OTTAWA - The Canadian dollar soared nearly three cents to almost 81 cents US Wednesday morning amid a rebound in world commodity prices, including oil, which jumped over $5 US a barrel to nearly $68 US.
The rebound helped extend this week’s rally in Canadian stock markets, with Bay Street’s resource-heavy benchmark index the TSX showing another triple-digit gain, following further gains as well in Asian and European markets.
Meanwhile, Wall Street’s blue chip Dow, coming off Tuesday’s near 900-point surge, bounced between gains and losses in the wake of a better-than-expected, but still very weak report on durable goods orders last month, and in advance of an expected half-point cut in U.S. interest rates in a mid-afternoon announcement.
U.S. durable goods orders rose by 0.8 per cent, defying projections of a 1.1 per cent drop. However the increase was from a downwardly revised 5.5 per cent drop in August.
“Putting aside the surprising advance in the headline index, the crux of the report is simply that new durable goods orders remained very weak in September, and were much worse than originally reported for August,” noted TD Securities analyst Millan Mulraine. “And in the coming months, we expect the tighter lending conditions and souring U.S. economic climate to cause a further reduction in the amount of capital expenditure undertaken by U.S. businesses, which will further depress durable goods orders.”

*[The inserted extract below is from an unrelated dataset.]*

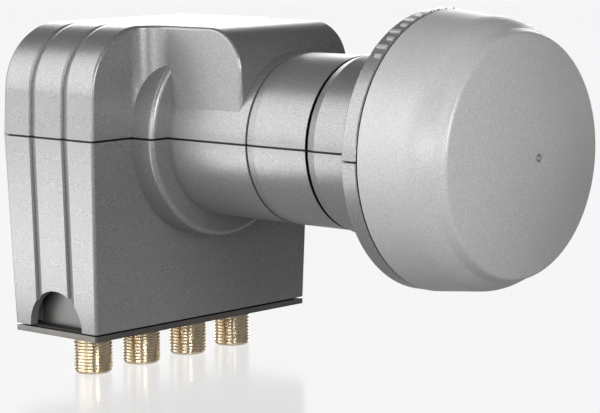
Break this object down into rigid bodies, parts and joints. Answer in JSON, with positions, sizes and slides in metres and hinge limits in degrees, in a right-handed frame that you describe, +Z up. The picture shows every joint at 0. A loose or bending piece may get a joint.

The rebound in commodity prices, expectations of lower U.S. interest rates, and continuing concerns about a U.S. recession combined to sap the strength the U.S. greenback, stalling its recent global rally, and sending it sharply lower against a variety of currencies, including the Canadian dollar.
But it’s not just the U.S. central bank that is expected to cut interest rates further.
“With institutional lending to businesses and consumers still impaired, central banks around the world are expected to cut rates further on top of the other actions they have taken to date,”National Bank of Canada economist Paul-Andre Pinsonnault said, projecting that the Bank of Canada’s trendsetting target rate to be cut by a further quarter point to two per cent by year end.
Other analysts have projected the Bank of Canada will go even further and cut its key rate to a modern-day low of just 1.75 per cent to help cushion Canada from what the central bank is projecting will be a U.S.-led mild global recession.
Meanwhile, there was evidence that this year’s slowdown in the domestic economy, especially the slump in the giant auto industry, is adding to unemployment with a report that the number of jobless insurance recipients in August was 487,500, up 12,400 or 2.6 per cent from a year earlier. While the number of beneficiaries increased in most cities, two of the steepest increases were in those heavily dependent on auto industry jobs - Windsor, where the number of recipients was up 19.9 per cent and Oshawa where the number was up 17 per cent.
The level of jobless benefits, meanwhile, rose by 2.7 per cent July to $729.8 million.
The agency also reported that there was virtually no increase in employees in Canada in August. It also noted that their average weekly earnings was up 2.8 per cent, which fell short of the 3.5 per cent increase in the cost of living over that period.